Em tese, se os negros do Brasil formassem um país, este seria o 11º do mundo em população, na casa de 114,8 milhões de pessoas, e o 17º em consumo, dada a sua representatividade. No entanto, 72% dos consumidores negros ouvidos pela pesquisa não se veem representados nas propagandas publicitárias veiculadas no país.

Essa sub-representação diz muito o que vemos agora na movimentação para a montagem da estrutura do governo de transição, o que deve refletir na composição do futuro governo. Ou seja, não há rosto negro na coluna de frente, com vez e voz para determinar o quadro geral de leitura do que queremos para os próximos quatro anos.

Não é possível pensar que, passados tantos anos, e diante do desprezo do governo que nos deixa —e já vai tarde—, com relação à política sobre questões raciais, nos deparamos com ausências de corpos negros na fotografia oficial dos próximos dirigentes da nação.

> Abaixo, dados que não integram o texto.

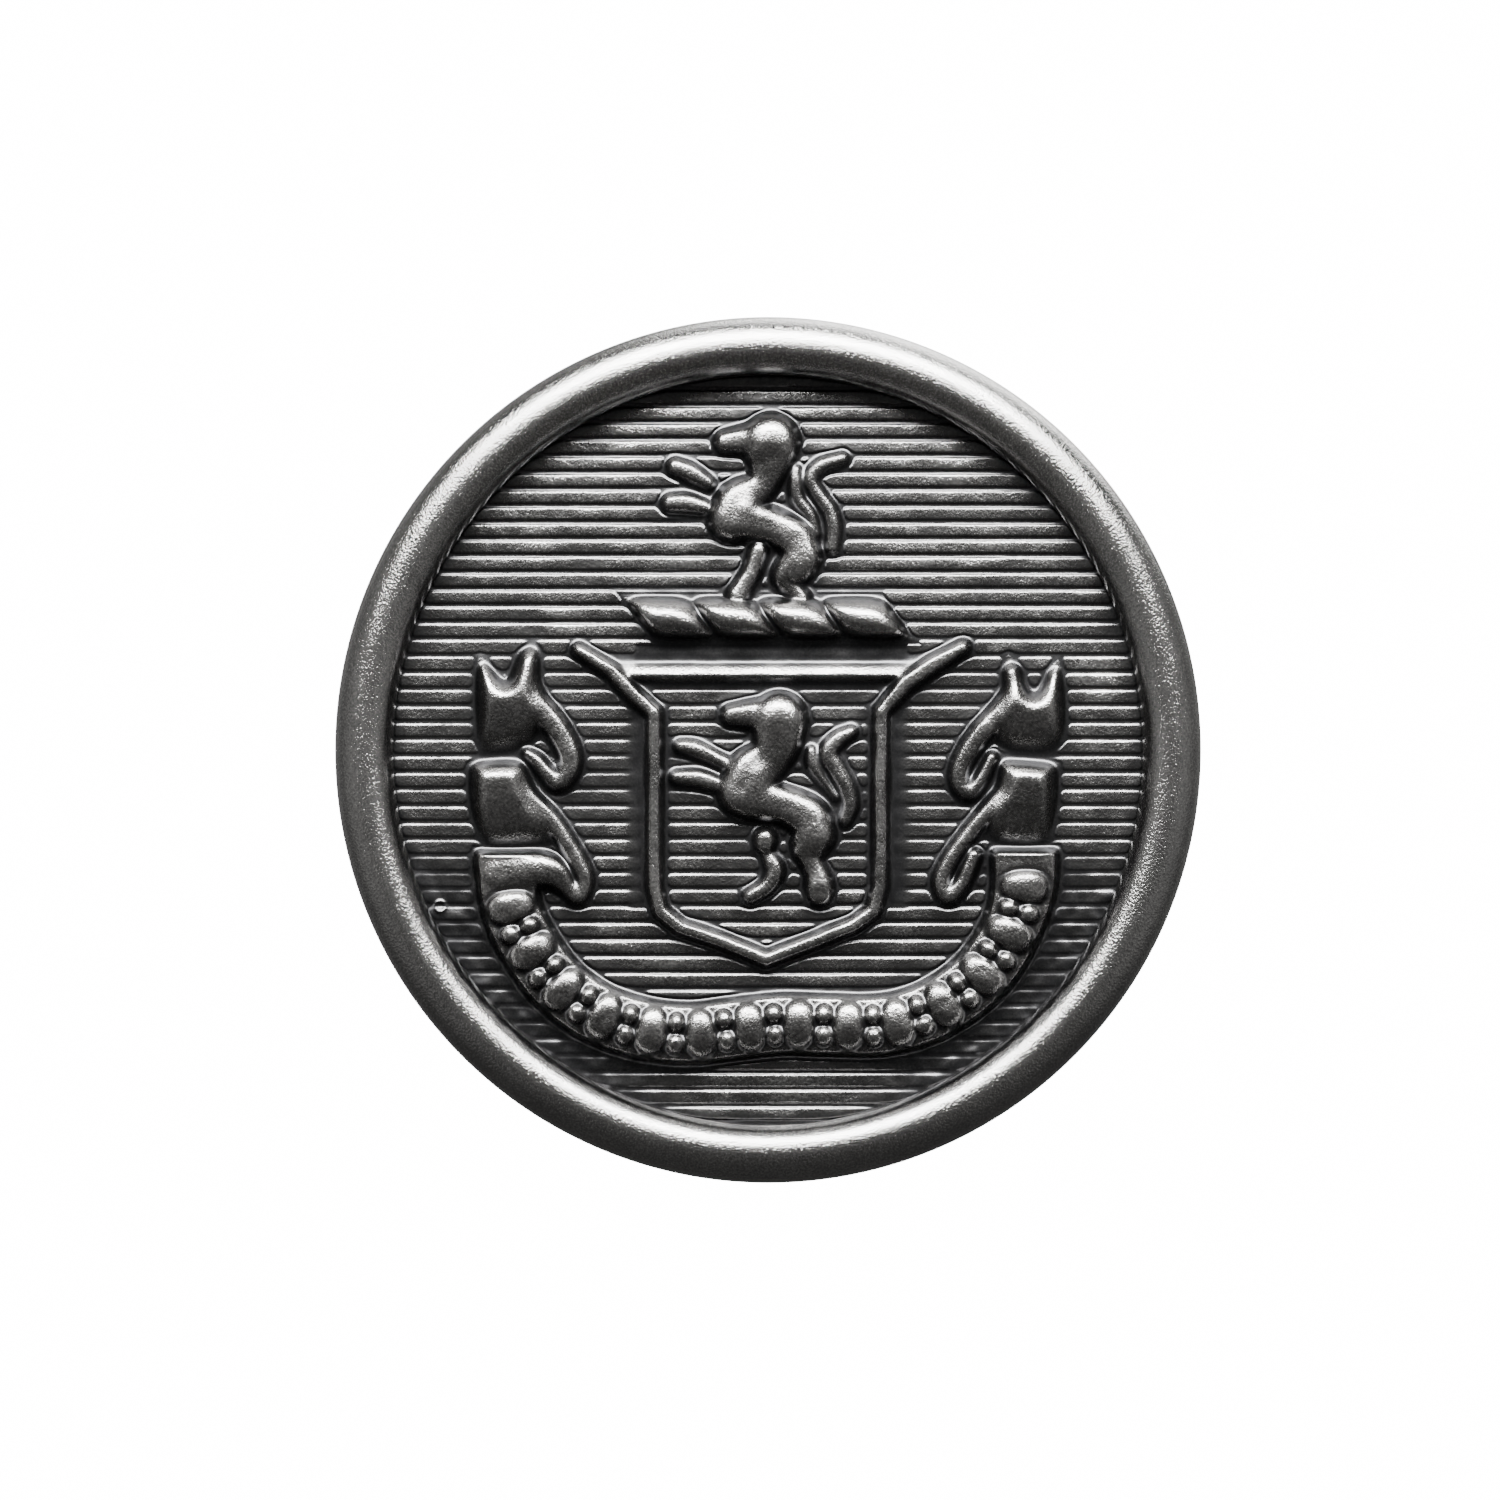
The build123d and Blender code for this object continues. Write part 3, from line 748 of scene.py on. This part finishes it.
# World: white to the camera; what the metal mirrors is grey above and behind, and dark below
studio = {"behind": 0.3, "frontLow": 0.07, "frontHigh": 0.085, "white": 16.0}
world = bpy.data.worlds.new("studio")
bpy.context.scene.world = world
world.use_nodes = True
tree = world.node_tree
tree.nodes.clear()
direction = addNode(tree, "ShaderNodeTexCoord").outputs["Generated"]
axes = addNode(tree, "ShaderNodeSeparateXYZ", {"Vector": direction})
behind = addNode(
    tree, "ShaderNodeMapRange",
    {"Value": axes.outputs["Y"], "From Min": 0.0, "From Max": 0.7, "To Min": 0.0, "To Max": studio["behind"]},
)
above = addNode(
    tree, "ShaderNodeMapRange",
    {"Value": axes.outputs["Z"], "From Min": -0.5, "From Max": 0.3, "To Min": 0.0, "To Max": 1.0},
)
front = addNode(
    tree, "ShaderNodeMapRange",
    {"Value": axes.outputs["Z"], "From Min": -0.8, "From Max": 0.1,
     "To Min": studio["frontLow"], "To Max": studio["frontHigh"]},
)
glow = addNode(
    tree, "ShaderNodeMath", {0: behind.outputs[0], 1: above.outputs[0], 2: front.outputs[0]}, operation="MULTIPLY_ADD"
)
mirrored = addNode(tree, "ShaderNodeBackground", {"Color": (1, 1, 1, 1), "Strength": glow.outputs[0]})
white = addNode(tree, "ShaderNodeBackground", {"Color": (1, 1, 1, 1), "Strength": studio["white"]})
rayKind = addNode(tree, "ShaderNodeLightPath")
backdrop = addNode(
    tree, "ShaderNodeMixShader", {0: rayKind.outputs["Is Camera Ray"], 1: mirrored.outputs[0], 2: white.outputs[0]}
)
addNode(tree, "ShaderNodeOutputWorld", {"Surface": backdrop.outputs[0]})

# Pale paper floor well below the badge, kept out of the metal's reflections
ground = {"radius": 85 * mm, "depth": 30 * mm}
bm = bmesh.new()
bmesh.ops.create_circle(bm, cap_ends=True, segments=64, radius=ground["radius"])
floorMesh = bpy.data.meshes.new("floor")
bm.to_mesh(floorMesh)
bm.free()
floor = bpy.data.objects.new("floor", floorMesh)
floor.location = (0, 0, -ground["depth"])
bpy.context.scene.collection.objects.link(floor)
palePaper, tree = newMaterial("palePaper")
surface = addNode(tree, "ShaderNodeBsdfPrincipled", {"Base Color": linearColour("f2f2f0"), "Roughness": 0.9})
addNode(tree, "ShaderNodeOutputMaterial", {"Surface": surface.outputs[0]})
floorMesh.materials.append(palePaper)
floor.visible_glossy = False
print("studio done")
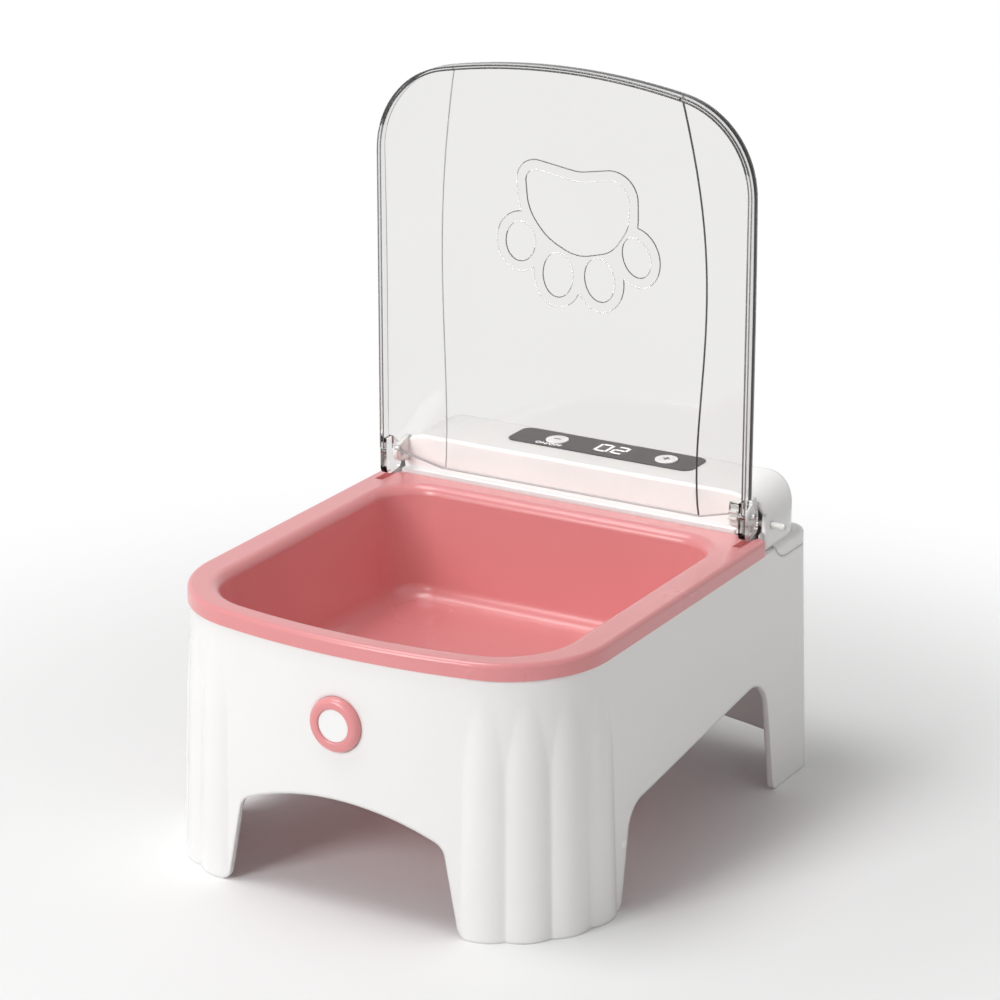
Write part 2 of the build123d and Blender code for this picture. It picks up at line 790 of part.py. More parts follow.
def spur_gear(teeth, turn, y, z):
    """A gear blank across X at the drive's place, with its bore."""
    with BuildPart() as gear:
        with BuildSketch(at_x(gear_inner)):
            with BuildLine(mode=Mode.PRIVATE) as rim_line:
                Polyline(*gear_outline(teeth, turn), close=True)
            with Locations((y, z)):
                add(make_face(rim_line.line, mode=Mode.PRIVATE))
                Circle(pin_radius + pilot_gap, mode=Mode.SUBTRACT)
        extrude(amount=gear_width)
    return gear


lid_gear = spur_gear(lid_gear_teeth, mesh_angle, hinge_y, hinge_z)
save(lid_gear, "lid_gear")
idler_turn = mesh_angle + 180 + 180 / idler_teeth
idler_gear = spur_gear(idler_teeth, idler_turn, idler_y, idler_z)
save(idler_gear, "idler_gear")
motor_pinion = spur_gear(pinion_teeth, mesh_angle + 180 + 180 / pinion_teeth, pinion_y, pinion_z)
save(motor_pinion, "motor_pinion")

# Idler's shaft, whose end shows at the right-hand side
with BuildPart() as idler_shaft:
    with BuildSketch(at_x(bracket_x - 1)):
        with Locations((idler_y, idler_z)):
            Circle(pin_radius)
    extrude(amount=shaft_end - bracket_x + 1)
    chamfer(idler_shaft.faces().sort_by(Axis.X)[-1].edges(), 0.4)
save(idler_shaft, "idler_shaft")

# Geared motor: gearbox block, can with flattened sides, and its shaft
with BuildPart() as gear_motor:
    with BuildSketch(at_x(bracket_x)):
        with Locations((pinion_y, pinion_z)):
            Rectangle(motor_thick, motor_width)
            Circle(pin_radius + fit_gap, mode=Mode.SUBTRACT)
    extrude(amount=-9)
    with BuildSketch(at_x(bracket_x - 9)):
        with Locations((pinion_y, pinion_z)):
            Circle(motor_width / 2)
            Rectangle(motor_thick, motor_width, mode=Mode.INTERSECT)
    extrude(amount=-(motor_length - 9))
    with BuildSketch(at_x(bracket_x - motor_length)):
        with Locations((pinion_y, pinion_z)):
            Circle(2.5)
    extrude(amount=-1.2)
save(gear_motor, "gear_motor")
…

A desigualdade em desfavor do negro continua grande, e é ainda maior o racismo sistêmico e inercial —ações contínuas e históricas, com legados dos 350 anos sofridos de escravidão— conforme análise pertinente do professor Hélio Santos, presidente do conselho deliberativo do Oxfam Brasil.

Se é chegada a hora de dar os passos para mudança efetiva desse quadro, essa hora é agora.
Do ponto de vista atemporal, vivemos os últimos momentos da dita comemoração dos 200 anos da Independência do Brasil. Ao que parece, vamos ter que repensar duas coisas: uma nova independência, com o protagonismo do negro, e uma segunda abolição da escravatura —tendo hoje uma Isabel bem pretinha e crespa.

No mais, ao que parece, ainda dependemos de um novo grito e de uma lei "áurea" que não traga apenas dois famigerados artigos —muito menos aquele que revoga "as disposições em contrário". Quais?